# Did I do any damage?



## dunhamth (Jul 28, 2012)

I'm usually out by myself however yesterday morning my wife came along since our kids were with their grandparents. In all the excitement of getting out with my wife on board for the first time I started the motor up and took off. On our way out the 1988 Johnson sounded a bit different then usual but I chalked it up to having two people since we still planed. After fishing through the lake toho grass lines using our trolling motor we headed back to the ramp and the motor would stall out in idle or while  I was shifting and that's when I realized I had left the choke on the entire time. I've never dine that before and I'm wondering now if I've dine some damage to the plugs, carb, etc.

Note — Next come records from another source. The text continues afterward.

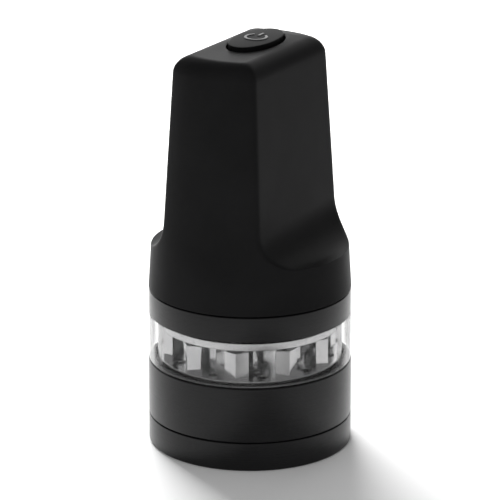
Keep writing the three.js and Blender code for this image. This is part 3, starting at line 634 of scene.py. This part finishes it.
def flattened(radius, flat, blend, angle):
    """Distance from the axis to a circle cut by two flats that face +X and -X, with blended edges."""
    if flat >= radius:
        return radius
    a = abs((angle + math.pi / 2) % math.pi - math.pi / 2)
    blend = min(blend, flat * 0.9)
    inner = radius - blend
    edge = math.acos(min(1, max(-1, (flat - blend) / inner)))
    if a <= math.atan2(inner * math.sin(edge), flat):
        return flat / math.cos(a)
    if a < edge:
        t = a - edge
        return inner * math.cos(t) + math.sqrt(max(0, blend ** 2 - (inner * math.sin(t)) ** 2))
    return radius


def grip_section(z, inset=0, rounding=0):
    """A level section of the grip, as a function of the angle; rounding draws it in near the top."""
    radius = GRIP_RADIUS - GRIP_TAPER * (z - GRIP_BASE) - inset - rounding
    flat = FLAT_HALF - FLAT_TAPER * (z - FLAT_FOOT_TOP) - inset - rounding
    below = FLAT_FOOT_TOP - z
    if below > 0:
        reach = FOOT_FILLET + inset
        flat = FLAT_HALF - inset
        flat += reach - math.sqrt(max(0, reach ** 2 - below ** 2)) if below < reach else 2 * reach
    blend = max(EDGE_BLEND - inset, 0.6)
    lean = min(1, max(0, (z - FLAT_FOOT_TOP) / (GRIP_TOP - TOP_ROUND - FLAT_FOOT_TOP))) ** 2

    def section(angle):
        r = flattened(radius, flat, blend, angle)
        y = r * math.sin(angle)
        return (r * math.cos(angle), y, z - TOP_SLOPE * y * lean)

    return section


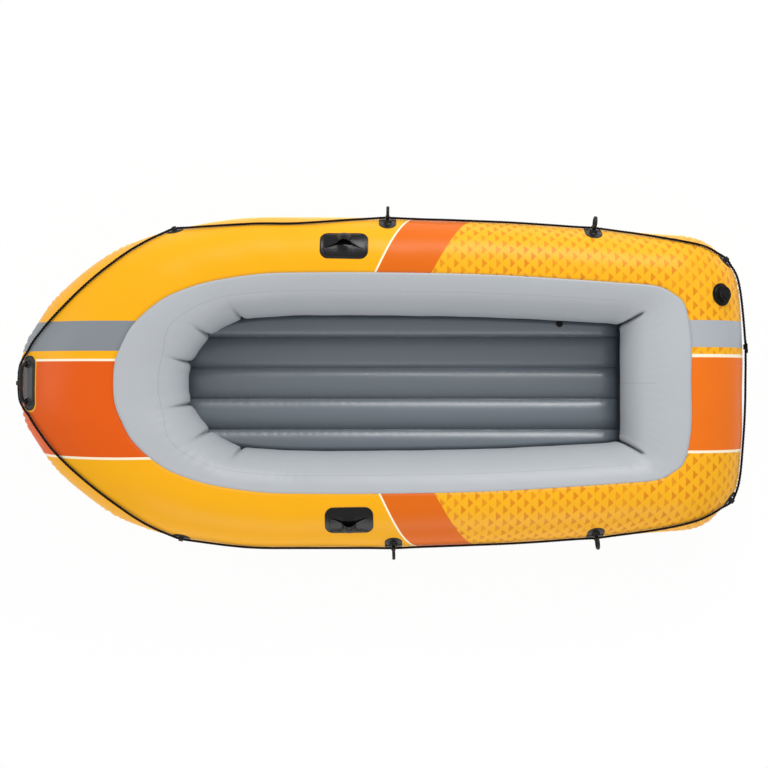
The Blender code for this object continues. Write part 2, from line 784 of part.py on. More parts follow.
def make_oar_lock(label, t, side):
    """A swivelling oar ring: its base welded to the tube, and the ring that turns in the base."""
    place = surface_frame(t, side, OAR_LOCK_ANGLE)
    name = f"oar_lock_base_{label}"
    outline = rounded_rectangle(
        OAR_LOCK_PATCH_WIDTH,
        OAR_LOCK_PATCH_HEIGHT,
        OAR_LOCK_PATCH_WIDTH / 2,
        centre=(0, -OAR_LOCK_PATCH_DROP),
    )
    patch, outer, under = conforming(name, outline, place, t, side)
    top = OAR_BOSS_HEIGHT
    bevel = OAR_BOSS_RADIUS - OAR_BUTTON_RADIUS - OAR_RUNNING_GAP
    boss = [(0, -FITTING_ROOT), (OAR_BOSS_RADIUS, -FITTING_ROOT), (OAR_BOSS_RADIUS, top - bevel / 2)]
    boss += [(OAR_BOSS_RADIUS - bevel / 2, top), (0, top)]
    combine(patch, turned(name + "_boss", boss, place), "UNION")
    rope_place = surface_frame(t, side, rope_angle(t))
    combine(patch, lug_shape(name + "_lug", rope_place), "UNION")
    combine(patch, under, "DIFFERENCE")
    combine(patch, rope_bore(name + "_bore", rope_place), "DIFFERENCE")
    floor = OAR_SOCKET_FLOOR
    wide = OAR_BUTTON_RADIUS + OAR_RUNNING_GAP
    neck = OAR_NECK_RADIUS + OAR_RUNNING_GAP
    ledge = floor + OAR_BUTTON_THICKNESS + 2 * OAR_RUNNING_GAP
    socket = [(0, floor), (wide, floor), (wide, ledge), (neck, ledge)]
    socket += [(neck, top + CUT_OVERRUN), (0, top + CUT_OVERRUN)]
    combine(patch, turned(name + "_socket", socket, place), "DIFFERENCE")
    ROPE_STOPS.append((t, side, rope_place))

    ring_centre = top + OAR_RING_LIFT + OAR_RING_RADIUS + OAR_RING_HALF_WALL
    points = []
    for i in range(FINE_STEPS):
        a = 2 * math.pi * i / FINE_STEPS
        for j in range(8):
            b = 2 * math.pi * j / 8
            r = OAR_RING_RADIUS + OAR_RING_HALF_WALL * math.cos(b)
            x = OAR_RING_HALF_WIDTH * math.sin(b)
            points.append((x, r * math.sin(a), ring_centre - r * math.cos(a)))
    faces = facing_out(points, ring_faces(FINE_STEPS, 8, True))
    ring = new_object(f"oar_lock_ring_{label}", points, faces, "black_moulding", place)
    low = floor + OAR_RUNNING_GAP
    shoulder = low + OAR_BUTTON_THICKNESS
    stem_end = top + OAR_RING_LIFT + OAR_RING_HALF_WALL
    stem = [(0, low), (OAR_BUTTON_RADIUS, low), (OAR_BUTTON_RADIUS, shoulder), (OAR_NECK_RADIUS, shoulder)]
    stem += [(OAR_NECK_RADIUS, stem_end), (0, stem_end)]
    combine(ring, turned(ring.name + "_stem", stem, place, steps=16), "UNION")


def hood_height(x):
    """The hood's height over the patch along its mouth: an arch between two sloping flanks."""
    away = abs(x)
    arch = 0.0
    if away < HOOD_ARCH_HALF_WIDTH:
        arch = HOOD_ARCH_HEIGHT * math.sqrt(1 - (away / HOOD_ARCH_HALF_WIDTH) ** 2)
    return max(arch, HOOD_FLANK_HEIGHT * max(0.0, 1 - away / HOOD_HALF_LENGTH))


def hood_mouth(x):
    """The place of the hood's front edge, which draws back where the arch stands."""
    away = smooth(abs(x) / HOOD_HALF_LENGTH)
    return HOOD_ARCH_MOUTH_Y + (HOOD_FLANK_MOUTH_Y - HOOD_ARCH_MOUTH_Y) * away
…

Any ideas would be helpful.  (It's an 88 Johnson remote steered 28hp)


----------



## topnative2 (Feb 22, 2009)

doubt it except for the plugs---pull them and clean w/ brake cleaner


----------



## cutrunner (Jun 8, 2010)

> doubt it except for the plugs---pull them and clean w/ brake cleaner


This


----------



## dunhamth (Jul 28, 2012)

Thanks guys, just as a side note, why would leaving the choke on cause an issue with the spark plugs?


----------



## topnative2 (Feb 22, 2009)

2str= oil+gas = fouled plugs because of running rich


----------